Test Process METAPHLAN3_MERGEMETAPHLANTABLES
...
com.fasterxml.jackson.dataformat.yaml.snakeyaml.error.MarkedYAMLException: while scanning a simple key
in 'reader', line 3, column 1:
line
k^
could not find expected ':'
in 'reader', line 4, column 1:
import
^
at [Source: (InputStreamReader); line: 2, column: 23]
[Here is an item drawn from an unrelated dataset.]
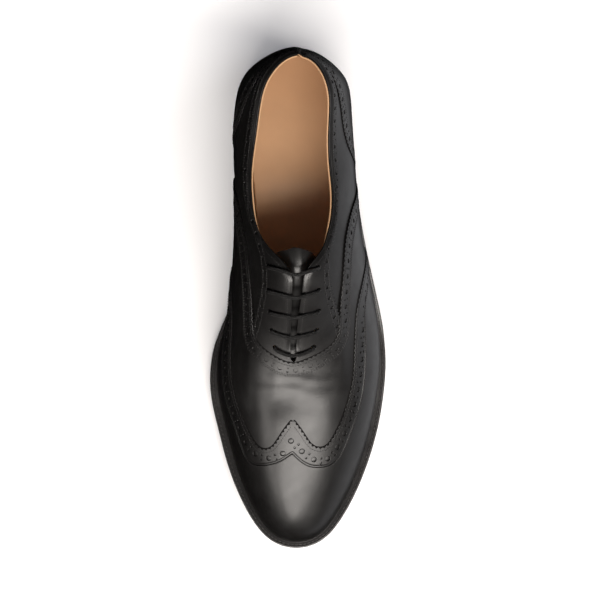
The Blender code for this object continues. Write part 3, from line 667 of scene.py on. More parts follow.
@dataclass
class Sheet:
    """A closed sheet of leather over the last, with softened cut edges."""

    name: str
    pattern: Pattern
    high: Height
    low: Height
    material: bpy.types.Material
    bevel: float = 0.00018
    seen_inside: bool = False
    edge: bpy.types.Material | None = None
    soften: float = 0.0

    def surface(self, u: np.ndarray, v: np.ndarray, height: Height) -> np.ndarray:
        """Give points of the sheet's face at a height function."""
        middle = LAST.skin(u, v, height(u, v) + relief(u, v))
        if not self.soften:
            return middle
        beside = [LAST.skin(u, v + s, height(u, v + s)) for s in (-self.soften, self.soften)]
        return (middle * 2 + beside[0] + beside[1]) / 4

    def normals(self, u: np.ndarray, v: np.ndarray, height: Height) -> np.ndarray:
        """Give the exact normals of the sheet's face, creases and grooves included."""
        u = off_poles(u, v)
        e = FINE_NUDGE
        along = self.surface(u + e, v, height) - self.surface(u - e, v, height)
        v_high, v_low = np.minimum(v + e, 1.0), np.maximum(v - e, -1.0)
        across = self.surface(u, v_high, height) - self.surface(u, v_low, height)
        return unit(np.cross(across, along))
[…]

A "different snapshot" error in kofamscan output that I'm able to reproduce on the master branch in a codespace with, e.g. nf-test test --profile singularity modules/nf-core/kofamscan/tests/main.nf.test
Another different-snapshot error, also reproducible in a codespace on the master branch, using nf-test test --profile singularity modules/nf-core/foldmason/msa2lddtreport/tests/main.nf.test
A different snapshot error with harmonization/rgi, reproducible in a codespace on the master branch:
nf-test test --profile conda modules/nf-core/hamronization/rgi/tests/main.nf.test
PR to attempt to fix the metaphlan3_metaphlan3 and metaphlan3_mergemetaphlantables errors: https://github.com/nf-core/modules/pull/9448
PR to attempt to fix the metaphlan3_metaphlan3 and metaphlan3_mergemetaphlantables errors: #9448
This PR was merged, and the metaphlan3 errors should be resolved.
A different snapshot error with harmonization/rgi, reproducible in a codespace on the master branch:
nf-test test --profile conda modules/nf-core/hamronization/rgi/tests/main.nf.test
This error should also be fixed (due to this bioconda PR that was merged: https://github.com/bioconda/bioconda-recipes/pull/60886)
I think the errors in the tcoffee_extractfrompdb tests should be resolved by https://github.com/nf-core/modules/pull/9489
The tcoffee_extractfrompdb tests should now pass, and I further increased the shards from 30 to 60 in an attempt to get the two failing docker tests to pass without "no space left on device" errors. This branch should be ready to test again.